Recruitment by professionals, for professionals

Moving Offices

6th of February 2019 | Geri Palmer

Very Exciting News at Law Staff this Week - We Have Moved Offices!

There has been an air of excitement channelling through the office as we prepare for the big move, and here we are settling into our new environment. We have only moved a few miles down the road, but it got me thinking about the grand scheme of “moving offices” and what it entails.

Thinking of Moving Offices

Changing ways of working to sync with the office move will hopefully cause less waves throughout the team. Moving offices certainly makes room to set new working practice opportunities in place. Believe it or not, it gives your staff a boost of motivation which naturally increases productivity. If staff are happier in their environment, then they are less likely to seek alternative employment and therefore staff retention will be higher. If you are located in a suitable area and lucky enough to find a nicely refurbished or modern office building, you are more likely to attract top talent when recruiting for staff.
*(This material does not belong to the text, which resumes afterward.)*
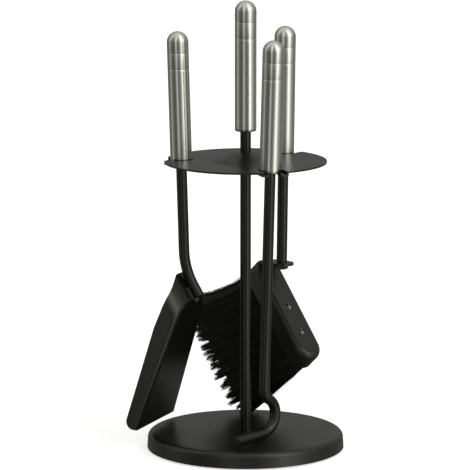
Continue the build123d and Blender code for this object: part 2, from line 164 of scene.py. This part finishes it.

Open Plan or Closed Offices?

Improving the use of your office space will change the dynamics of how your team works together so a new office gives you the potential to gain the wealth of a “cross-functional team”, which, in turn will improve internal communications leading to more creativity and enhanced problem-solving. Having said that, there is an argument that too much collaboration leads to less productivity – in the last few years offices have transformed into open plan work spaces, but it has now been stated that this is not always the smartest design for an office. Recent studies have shown that people are likely to be more distracted in an open plan environment. Noisy phone calls and constant interruptions disrupt the work flow, suggesting that we’re more likely to focus better in a closed office. Plus, if you are thinking of open plan, it is wise to note that employees are twice as likely to catch illnesses in open plan offices, than if you divide teams into separate closed offices.

Hot-Desking

Hot-desking is when people move around an office without having a seat to call their own. This is fine as a temporary solution. It’s a known fact that we just can’t retain information as well as when you have your own work station and small disturbances can cause you to lose focus. The trend for Hot-desking is quickly fading as employees feel turfed out, undervalued and demotivated. The idea was great, but the reality is “hot-desking” means sharing dirty equipment and spreading germs like wild fire!

Switching up the Seating Plans

Moving offices provides opportunity for switching the seating plans which can be highly constructive, especially when it’s time to break down those internal team silos. Departmental silos are seen as an increasing discomfort for many businesses so maybe a game of musical chairs would in fact do the company structure some good. While we are all creatures of habit and enjoy the knowledge that our seats are secure at our workplace, there is no harm for the occasional switch up and what better excuse if you’re moving offices!

Reduce Resistance

Create a culture of ‘no surprises’ from the beginning of the project to help reduce resistance to the upcoming change and promote a positive buzz around the office move. Ensuring a stress-free transformation will make the move go a lot smoother! Do not be afraid to share photos of the new office so employees know what to expect, this gives time for the news to sink in before the move takes place. People who suffer from change or find it difficult to acclimatise to “change” will benefit from knowing what is going on, so share the process. Employees who are anxious of moving from their comfort zones will adapt better when given a sense of validation - which will also lead to a higher level of job satisfaction. Expect some resistance to the change and put in place a plan for the management team so they are able to deal with, and overcome any resentment moving forward.

Things to Consider

How would a move hinder commute time? Will everyone you currently employ be able to travel to the new office location without creating long delays and daily disruptions? Check that public transport is available. Make sure that there is enough parking at the new location and that there are pleasant local amenities. Is there a shop or café within walking distance for lunch? Is there a kitchen and staff room to accommodate everyone’s lunch breaks? Consider rent cost and IT/mobile coverage. With all these boxes ticked, have you made the appropriate steps to carry forward your green credentials and sustainability? Most importantly who is ordering the coffee? We are happily enjoying our new office space for now and will keep you updated with all things Law Staff from here!